----- GIVEN INFORMATION -----
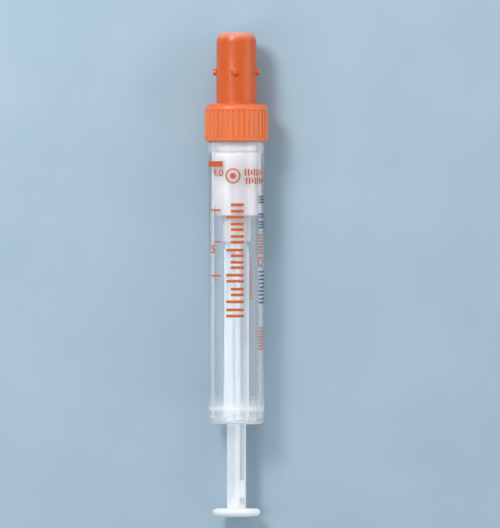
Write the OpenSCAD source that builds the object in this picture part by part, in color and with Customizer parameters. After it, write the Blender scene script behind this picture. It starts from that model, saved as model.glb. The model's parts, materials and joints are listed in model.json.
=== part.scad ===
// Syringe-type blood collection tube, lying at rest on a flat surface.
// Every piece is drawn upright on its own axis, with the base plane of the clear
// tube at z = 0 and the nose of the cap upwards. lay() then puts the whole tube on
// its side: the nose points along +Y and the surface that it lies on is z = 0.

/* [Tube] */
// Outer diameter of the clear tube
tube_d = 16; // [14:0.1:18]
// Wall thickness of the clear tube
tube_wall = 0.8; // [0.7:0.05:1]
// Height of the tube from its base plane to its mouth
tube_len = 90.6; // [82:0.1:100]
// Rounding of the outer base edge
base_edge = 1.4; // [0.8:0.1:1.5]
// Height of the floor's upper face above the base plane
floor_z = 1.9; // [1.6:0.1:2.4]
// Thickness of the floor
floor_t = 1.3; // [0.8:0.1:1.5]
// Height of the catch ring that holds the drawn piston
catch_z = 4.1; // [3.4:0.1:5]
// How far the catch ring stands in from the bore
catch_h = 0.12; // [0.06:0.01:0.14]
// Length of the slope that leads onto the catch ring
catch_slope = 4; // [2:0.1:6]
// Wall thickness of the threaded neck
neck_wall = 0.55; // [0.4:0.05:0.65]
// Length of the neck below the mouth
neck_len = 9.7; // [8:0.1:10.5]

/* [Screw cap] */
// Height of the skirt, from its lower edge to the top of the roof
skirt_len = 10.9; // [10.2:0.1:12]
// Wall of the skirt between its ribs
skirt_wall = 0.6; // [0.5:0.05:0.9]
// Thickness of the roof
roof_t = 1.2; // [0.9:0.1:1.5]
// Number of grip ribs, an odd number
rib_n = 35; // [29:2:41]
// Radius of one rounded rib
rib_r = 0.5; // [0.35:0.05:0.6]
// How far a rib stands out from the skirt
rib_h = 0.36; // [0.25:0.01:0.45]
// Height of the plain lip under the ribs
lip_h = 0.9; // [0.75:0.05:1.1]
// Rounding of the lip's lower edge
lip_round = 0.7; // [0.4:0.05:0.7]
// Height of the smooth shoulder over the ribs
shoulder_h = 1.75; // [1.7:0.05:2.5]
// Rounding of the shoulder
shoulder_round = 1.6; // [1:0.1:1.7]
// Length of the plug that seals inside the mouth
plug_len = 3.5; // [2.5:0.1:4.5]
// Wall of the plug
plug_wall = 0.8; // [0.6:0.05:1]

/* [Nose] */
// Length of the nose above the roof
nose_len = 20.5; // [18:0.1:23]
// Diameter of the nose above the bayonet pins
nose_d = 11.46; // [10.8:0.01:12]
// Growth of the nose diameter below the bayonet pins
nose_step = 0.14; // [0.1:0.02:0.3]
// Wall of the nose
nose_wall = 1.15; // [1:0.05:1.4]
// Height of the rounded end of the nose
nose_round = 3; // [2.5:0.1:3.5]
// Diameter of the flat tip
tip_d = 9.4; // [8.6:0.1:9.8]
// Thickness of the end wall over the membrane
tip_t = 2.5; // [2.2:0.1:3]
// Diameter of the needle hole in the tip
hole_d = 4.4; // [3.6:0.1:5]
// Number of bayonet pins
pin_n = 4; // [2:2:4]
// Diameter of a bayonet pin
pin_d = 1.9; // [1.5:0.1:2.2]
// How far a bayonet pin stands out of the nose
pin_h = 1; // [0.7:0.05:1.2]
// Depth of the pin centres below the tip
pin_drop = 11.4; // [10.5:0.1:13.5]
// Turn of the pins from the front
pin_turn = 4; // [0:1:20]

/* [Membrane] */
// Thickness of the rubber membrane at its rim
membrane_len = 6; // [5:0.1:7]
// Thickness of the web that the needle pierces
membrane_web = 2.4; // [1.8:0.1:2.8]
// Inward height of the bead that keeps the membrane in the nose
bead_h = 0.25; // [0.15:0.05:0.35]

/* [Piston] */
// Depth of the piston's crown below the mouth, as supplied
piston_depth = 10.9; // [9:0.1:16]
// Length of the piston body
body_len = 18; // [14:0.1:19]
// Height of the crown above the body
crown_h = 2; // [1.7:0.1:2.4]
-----
● **OBJECTIVE**: Output the full listing without altering anything.

● **SOLUTION TO THE PROBLEM**:
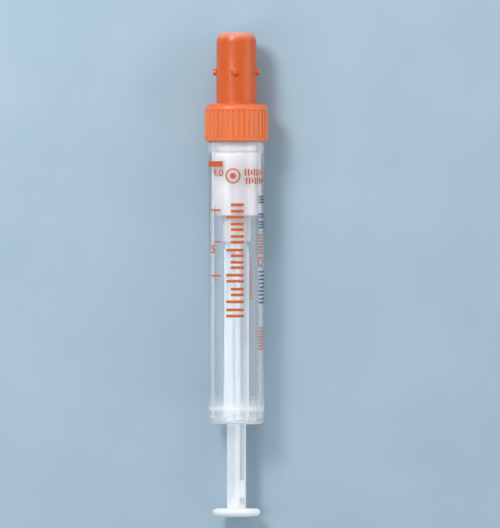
Write the OpenSCAD source that builds the object in this picture part by part, in color and with Customizer parameters. After it, write the Blender scene script behind this picture. It starts from that model, saved as model.glb. The model's parts, materials and joints are listed in model.json.
=== part.scad ===
// Syringe-type blood collection tube, lying at rest on a flat surface.
// Every piece is drawn upright on its own axis, with the base plane of the clear
// tube at z = 0 and the nose of the cap upwards. lay() then puts the whole tube on
// its side: the nose points along +Y and the surface that it lies on is z = 0.

/* [Tube] */
// Outer diameter of the clear tube
tube_d = 16; // [14:0.1:18]
// Wall thickness of the clear tube
tube_wall = 0.8; // [0.7:0.05:1]
// Height of the tube from its base plane to its mouth
tube_len = 90.6; // [82:0.1:100]
// Rounding of the outer base edge
base_edge = 1.4; // [0.8:0.1:1.5]
// Height of the floor's upper face above the base plane
floor_z = 1.9; // [1.6:0.1:2.4]
// Thickness of the floor
floor_t = 1.3; // [0.8:0.1:1.5]
// Height of the catch ring that holds the drawn piston
catch_z = 4.1; // [3.4:0.1:5]
// How far the catch ring stands in from the bore
catch_h = 0.12; // [0.06:0.01:0.14]
// Length of the slope that leads onto the catch ring
catch_slope = 4; // [2:0.1:6]
// Wall thickness of the threaded neck
neck_wall = 0.55; // [0.4:0.05:0.65]
// Length of the neck below the mouth
neck_len = 9.7; // [8:0.1:10.5]

/* [Screw cap] */
// Height of the skirt, from its lower edge to the top of the roof
skirt_len = 10.9; // [10.2:0.1:12]
// Wall of the skirt between its ribs
skirt_wall = 0.6; // [0.5:0.05:0.9]
// Thickness of the roof
roof_t = 1.2; // [0.9:0.1:1.5]
// Number of grip ribs, an odd number
rib_n = 35; // [29:2:41]
// Radius of one rounded rib
rib_r = 0.5; // [0.35:0.05:0.6]
// How far a rib stands out from the skirt
rib_h = 0.36; // [0.25:0.01:0.45]
// Height of the plain lip under the ribs
lip_h = 0.9; // [0.75:0.05:1.1]
// Rounding of the lip's lower edge
lip_round = 0.7; // [0.4:0.05:0.7]
// Height of the smooth shoulder over the ribs
shoulder_h = 1.75; // [1.7:0.05:2.5]
// Rounding of the shoulder
shoulder_round = 1.6; // [1:0.1:1.7]
// Length of the plug that seals inside the mouth
plug_len = 3.5; // [2.5:0.1:4.5]
// Wall of the plug
plug_wall = 0.8; // [0.6:0.05:1]

/* [Nose] */
// Length of the nose above the roof
nose_len = 20.5; // [18:0.1:23]
// Diameter of the nose above the bayonet pins
nose_d = 11.46; // [10.8:0.01:12]
// Growth of the nose diameter below the bayonet pins
nose_step = 0.14; // [0.1:0.02:0.3]
// Wall of the nose
nose_wall = 1.15; // [1:0.05:1.4]
// Height of the rounded end of the nose
nose_round = 3; // [2.5:0.1:3.5]
// Diameter of the flat tip
tip_d = 9.4; // [8.6:0.1:9.8]
// Thickness of the end wall over the membrane
tip_t = 2.5; // [2.2:0.1:3]
// Diameter of the needle hole in the tip
hole_d = 4.4; // [3.6:0.1:5]
// Number of bayonet pins
pin_n = 4; // [2:2:4]
// Diameter of a bayonet pin
pin_d = 1.9; // [1.5:0.1:2.2]
// How far a bayonet pin stands out of the nose
pin_h = 1; // [0.7:0.05:1.2]
// Depth of the pin centres below the tip
pin_drop = 11.4; // [10.5:0.1:13.5]
// Turn of the pins from the front
pin_turn = 4; // [0:1:20]

/* [Membrane] */
// Thickness of the rubber membrane at its rim
membrane_len = 6; // [5:0.1:7]
// Thickness of the web that the needle pierces
membrane_web = 2.4; // [1.8:0.1:2.8]
// Inward height of the bead that keeps the membrane in the nose
bead_h = 0.25; // [0.15:0.05:0.35]

/* [Piston] */
// Depth of the piston's crown below the mouth, as supplied
piston_depth = 10.9; // [9:0.1:16]
// Length of the piston body
body_len = 18; // [14:0.1:19]
// Height of the crown above the body
crown_h = 2; // [1.7:0.1:2.4]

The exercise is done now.